[GIVEN PROBLEM]
Give the count of lines that include the string "scene". Add nothing to it.

● ● ● ● ● ● ●

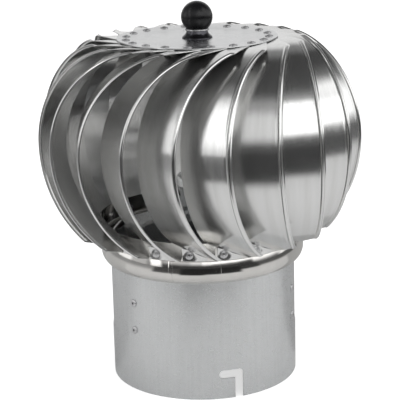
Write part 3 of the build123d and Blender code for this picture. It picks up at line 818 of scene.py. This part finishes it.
# The pieces that follow their solids
BODY_OF = {}
for body, names in frame["record"]["behaviour"]["bodies"].items():
    for name in names:
        BODY_OF[name] = body
MATERIAL_OF = {
    "galvanised": ZINC, "housing_steel": HOUSING, "disc_sheet": DISC, "rivet_aluminium": RIVET,
    "fastener_steel": FASTENER, "bearing_steel": BEARING, "spring_steel": SPRING, "cage_plastic": CAGE,
    "axle_steel": AXLE,
}
REDRAWN = ("collar_ring", "ball_knob", "knob_washer", "hub_cone")
TURNED = ("base_tube", "top_disc")
for row in frame["record"]["subparts"]:
    name = row["node"]
    slot = row["material_slot"]
    if slot == "blade_steel" or name in REDRAWN:
        continue
    copy = turned_copy if name in TURNED else smooth_copy
    put_on(copy(name, "look_" + name), BODY_OF[name], [name], MATERIAL_OF[slot])


# The pieces that are drawn anew on the same sizes
def collar_piece():
    """The polished collar: a barrel rolled in to a crease and out again to the band that takes the feet."""
    lip_in = COLLAR_WIDEST_R - COLLAR_LIP_R
    lip_drop = COLLAR_WIDEST_Z - COLLAR_LIP_Z
    lower_roll_r = (lip_in**2 + lip_drop**2) / (2 * lip_in)
    lower_angle = -math.degrees(math.asin(lip_drop / lower_roll_r))
    upper_angle = math.degrees(math.asin((COLLAR_CREASE_Z - COLLAR_WIDEST_Z) / COLLAR_UPPER_ROLL_R))

    def side(offset):
        low = (COLLAR_WIDEST_R - lower_roll_r, COLLAR_WIDEST_Z)
        high = (COLLAR_WIDEST_R - COLLAR_UPPER_ROLL_R, COLLAR_WIDEST_Z)
        points = arc_points(low, lower_roll_r + offset, lower_angle, 0, COLLAR_ROLL_STEPS)
        points += arc_points(high, COLLAR_UPPER_ROLL_R + offset, 0, upper_angle, COLLAR_ROLL_STEPS)[1:]
        points += [(COLLAR_BAND_R - inward + offset, COLLAR_BAND_Z - below) for inward, below in BAND_CORNER]
        points.append((COLLAR_BAND_R + offset, COLLAR_TOP_Z))
        return points

    def outer_skin(height):
        """The radius from which a point belongs to the barrel's outer skin."""
        roll = lower_roll_r if height < COLLAR_WIDEST_Z else COLLAR_UPPER_ROLL_R
        drop = roll - math.sqrt(roll**2 - (height - COLLAR_WIDEST_Z) ** 2)
        return COLLAR_WIDEST_R - drop - COLLAR_SHEET / 3

    def lap(azimuth, radius, height):
        """How far the lap seam lifts the barrel's outer skin."""
        turn = (azimuth + 180) % 360 - 180
        if height > COLLAR_CREASE_Z or radius < outer_skin(height):
            return 0.0
        if LAP_LIP_START < turn < LAP_LIP_END:
            return LAP_LIP_SHARE * LAP_RISE
        return LAP_RISE if LAP_START < turn < LAP_END else 0.0

    azimuths = [360 * i / COLLAR_TURN_STEPS - 180 for i in range(COLLAR_TURN_STEPS)]
    for edge in (LAP_LIP_START, LAP_LIP_END, LAP_START, LAP_END):
        azimuths += [edge + turn for turn in LAP_EDGE_TURNS]
    outline = side(0.0) + side(-COLLAR_SHEET)[::-1]
    return lathe("polished_collar", outline, sorted(azimuths), lap, COLLAR_SHARP)


def ball_piece(flat_z):
    """The ball, cut flat below, with a round hole for its threaded insert."""
    ball_z = flat_z + math.sqrt(BALL_R**2 - BALL_FLAT_R**2)
    flat_angle = -math.degrees(math.acos(BALL_FLAT_R / BALL_R))
    outline = [(INSERT_R, flat_z), (BALL_FLAT_R - BALL_FLAT_ROUND, flat_z)]
    outline += arc_points((0, ball_z), BALL_R, flat_angle + BALL_FLAT_TURN, 90, BALL_STEPS)
    outline += [(0.0, flat_z + INSERT_DEPTH), (INSERT_R, flat_z + INSERT_DEPTH)]
    return lathe("knob_ball", outline, sharp=BALL_SHARP)


def washer_piece(bottom, top):
    """The thin bright washer between cone nut and ball."""
    outline = [
        (STUD_R + WASHER_PLAY, bottom), (WASHER_R - WASHER_EDGE, bottom), (WASHER_R, bottom + WASHER_EDGE),
        (WASHER_R, top - WASHER_EDGE), (WASHER_R - WASHER_EDGE, top), (STUD_R + WASHER_PLAY, top),
    ]
    return lathe("knob_collar_washer", outline)


def cone_piece(bottom, top):
    """The cone nut: a short upright foot, then a waisted cone."""
    waist = (bottom + top) / 2
    outline = [(STUD_R, bottom)]
    outline += [(CONE_BASE_R - inward, bottom + above) for inward, above in CONE_FOOT]
    outline += [
        (CONE_SHOULDER_R, bottom + CONE_SHOULDER_RISE), (CONE_WAIST_R, waist + CONE_WAIST_RISE),
        (CONE_NECK_R, waist + CONE_NECK_RISE), (CONE_TOP_R + CONE_TOP_FLARE, top - CONE_TOP_DROP),
        (CONE_TOP_R, top), (STUD_R, top),
    ]
    return lathe("cone_nut", outline)


CONE_BOTTOM_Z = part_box("hub_cone")[0][2] / MM
CONE_TOP_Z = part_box("hub_cone")[1][2] / MM
BALL_FLAT_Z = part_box("ball_knob")[0][2] / MM
put_on(collar_piece(), "rotor", ["collar_ring"], COLLAR)
put_on(ball_piece(BALL_FLAT_Z), "rotor", ["ball_knob"], BLACK)
put_on(washer_piece(CONE_TOP_Z, BALL_FLAT_Z), "rotor", ["knob_washer"], FASTENER)
put_on(cone_piece(CONE_BOTTOM_Z, CONE_TOP_Z), "rotor", ["hub_cone"], CONE)


# Floor, light and camera
def floor_tone(tree):
    """Darkness of the floor in reflections: pale near the object, a dark studio farther out in front."""
    place = node(tree, "ShaderNodeTexCoord")
    split = node(tree, "ShaderNodeSeparateXYZ")
    tree.links.new(place.outputs["Object"], split.inputs[0])
    x, y, _ = split.outputs
    away = math_node(tree, "SQRT", total(tree, [times(tree, x, x), times(tree, y, y)]))
    azimuth = front_azimuth(tree, x, y)
    zones = [
        # azimuth from, to, distance in m where it starts and is full, darkness
        (-200, -136, 0.5, 0.9, 0.45),
        (-136, -54, 0.5, 0.9, 0.5),
        (-54, -24, 0.42, 0.5, 0.92),
        (-24, 1, 0.31, 0.41, 1.0),
        (1, 40, 0.37, 0.46, 1.0),
        (40, 62, 0.57, 0.7, 0.95),
        (62, 126, 0.6, 0.88, 0.85),
        (126, 200, 0.5, 0.9, 0.45),
    ]
    dull_zones = [
        # azimuth from, to, least darkness
        (-200, -130, 0.3),
        (-130, -88, 0.2),
        (102, 200, 0.36),
    ]
    parts = []
    for low, high, near, full, level in zones:
        ramp = remap(tree, away, near, full, 0.0, level)
        parts.append(times(tree, band(tree, azimuth, low, high, FLOOR_SOFT), ramp))
    dark = total(tree, parts)
    for low, high, level in dull_zones:
        dark = larger(tree, dark, times(tree, band(tree, azimuth, low, high, FLOOR_SOFT), level))
    return mixed_color(tree, dark, FLOOR_WHITE, FLOOR_DARK)


def stage_floor():
    """A plain white floor, which only reflections see in other tones."""
    mesh = bpy.data.meshes.new("floor")
    corners = [(-1, -1), (1, -1), (1, 1), (-1, 1)]
    mesh.from_pydata([(x * FLOOR_REACH, y * FLOOR_REACH, 0) for x, y in corners], [], [(0, 1, 2, 3)])
    floor = placed("floor", mesh)
    floor.location = (0, 0, -FLOOR_DROP)
    material = bpy.data.materials.new("floor")
    material.use_nodes = True
    tree = material.node_tree
    tree.nodes.clear()
    out = node(tree, "ShaderNodeOutputMaterial")
    seen = node(tree, "ShaderNodeLightPath").outputs["Is Camera Ray"]
    tone = mixed_color(tree, seen, floor_tone(tree), FLOOR_WHITE)
    white = node(tree, "ShaderNodeBsdfDiffuse")
    tree.links.new(tone, white.inputs["Color"])
    glow = node(tree, "ShaderNodeEmission")
    glow.inputs["Color"].default_value = (1, 1, 1, 1)
    tree.links.new(times(tree, seen, FLOOR_GLOW), glow.inputs["Strength"])
    both = node(tree, "ShaderNodeAddShader")
    tree.links.new(white.outputs[0], both.inputs[0])
    tree.links.new(glow.outputs[0], both.inputs[1])
    tree.links.new(both.outputs[0], out.inputs["Surface"])
    floor.data.materials.append(material)


def studio_light(tree):
    """Brightness of the studio in each direction: soft boxes left and right, a white backdrop behind."""
    place = node(tree, "ShaderNodeTexCoord")
    split = node(tree, "ShaderNodeSeparateXYZ")
    tree.links.new(place.outputs["Generated"], split.inputs[0])
    x, y, z = split.outputs
    elevation = times(tree, math_node(tree, "ARCSINE", z), DEGREES)
    azimuth = front_azimuth(tree, x, y)
    either_side = math_node(tree, "ABSOLUTE", azimuth)
    bowed = total(tree, [azimuth, times(tree, times(tree, elevation, elevation), WORLD_BOW)])
    patches = [
        # along, from, to, elevation from, to, level, soft edge along, soft edge in elevation
        (azimuth, 10, 33, 12, 50, 1.5, 1.5, 2.5),
        (azimuth, 33, 57, 11.5, 40, 1.45, 1.5, 2.5),
        (azimuth, 57, 94, 5, 54, 1.2, 1.5, 3.5),
        (azimuth, 94, 112, -3, 31, 0.95, 3.0, 5.0),
        (azimuth, 112, 136, -3, 17, 0.7, 4.0, 4.0),
        (azimuth, -1, 10, 10, 40, 1.15, 1.5, 3.0),
        (azimuth, -14, -1, 11, 39, 0.75, 3.0, 4.0),
        (azimuth, -46, -14, 12, 44, 0.52, 4.0, 5.0),
        (bowed, -59.5, -46.5, 6, 50, 1.7, 1.5, 5.0),
        (bowed, -59.5, -46.5, -9, 6, 0.95, 1.5, 5.0),
        (azimuth, -86, -64, -6, 42, 0.36, 3.0, 5.0),
        (azimuth, -108, -86, -8, 25, 0.95, 2.0, 4.0),
        (azimuth, -110, -97, 25, 34, 0.5, 2.0, 5.0),
        (azimuth, -150, -108, -8, 16, 0.22, 4.0, 6.0),
        (either_side, 150, 200, -8, 36, 0.62, 8.0, 6.0),
        (either_side, -20, 110, 46, 60, 0.16, 6.0, 6.0),
    ]
    parts = []
    for along, low, high, bottom, top, level, soft_along, soft_up in patches:
        across = band(tree, along, low, high, soft_along)
        upright = band(tree, elevation, bottom, top, soft_up)
        parts.append(times(tree, times(tree, across, upright), level))
    # the plain light is left out low in front, high on the right and overhead
    below_front = times(tree, band(tree, azimuth, -50, 60, 3.0), band(tree, elevation, -90, 8, 3.0))
    right_top = times(tree, band(tree, azimuth, 30, 152, 4.0), remap(tree, elevation, 34, 42, 0.0, 1.0))
    above = larger(tree, right_top, remap(tree, elevation, 50, 62, 0.0, 1.0))
    plain = math_node(tree, "SUBTRACT", 1.0, larger(tree, below_front, above))
    parts.append(times(tree, plain, WORLD_PLAIN))
    parts.append(WORLD_LEAST)
    return total(tree, parts)


def studio_world():
    """White to the camera, and a photo studio to the object."""
    world = bpy.data.worlds.new("studio")
    bpy.context.scene.world = world
    world.use_nodes = True
    tree = world.node_tree
    tree.nodes.clear()
    out = node(tree, "ShaderNodeOutputWorld")
    seen = node(tree, "ShaderNodeLightPath")
    picked = larger(tree, seen.outputs["Is Camera Ray"], seen.outputs["Is Transmission Ray"])
    mixed = node(tree, "ShaderNodeMix", data_type="FLOAT")
    tree.links.new(picked, mixed.inputs[MIX_FACTOR])
    tree.links.new(studio_light(tree), mixed.inputs[MIX_VALUES[0]])
    mixed.inputs[MIX_VALUES[1]].default_value = 1.0
    background = node(tree, "ShaderNodeBackground")
    background.inputs["Color"].default_value = (1, 1, 1, 1)
    tree.links.new(mixed.outputs[MIX_VALUE], background.inputs["Strength"])
    tree.links.new(background.outputs[0], out.inputs["Surface"])


def overhead_lamp():
    """A wide soft lamp above that evens the light on the floor and on matt surfaces."""
    lamp = bpy.data.lights.new("overhead", "AREA")
    lamp.shape = "DISK"
    lamp.size = LAMP_SIZE
    lamp.energy = LAMP_ENERGY
    piece = placed("overhead", lamp)
    piece.location = LAMP_PLACE
    piece.visible_glossy = False
    piece.visible_camera = False


def photo_camera():
    """The camera at the photograph's viewing angle."""
    level = math.cos(CAMERA_PITCH)
    forward = Vector((math.sin(CAMERA_YAW) * level, math.cos(CAMERA_YAW) * level, -math.sin(CAMERA_PITCH)))
    right = Vector((math.cos(CAMERA_YAW), -math.sin(CAMERA_YAW), 0))
    up = right.cross(forward)
    rolled_right = math.cos(CAMERA_ROLL) * right + math.sin(CAMERA_ROLL) * up
    rolled_up = -math.sin(CAMERA_ROLL) * right + math.cos(CAMERA_ROLL) * up
    camera = placed("camera", bpy.data.cameras.new("camera"))
    camera.data.lens = CAMERA_LENS
    camera.data.sensor_width = CAMERA_SENSOR
    camera.data.sensor_fit = "HORIZONTAL"
    camera.data.clip_start = CAMERA_NEAR
    camera.data.clip_end = CAMERA_FAR
    camera.matrix_world = Matrix((
        (rolled_right.x, rolled_up.x, -forward.x, 0.0),
        (rolled_right.y, rolled_up.y, -forward.y, CAMERA_Y),
        (rolled_right.z, rolled_up.z, -forward.z, CAMERA_Z),
        (0, 0, 0, 1),
    ))
    bpy.context.scene.camera = camera


overhead_lamp()
stage_floor()
studio_world()
photo_camera()
bpy.context.scene.view_settings.view_transform = "Standard"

● ● ● ● ● ● ●

[EXERCISE RESULT]
4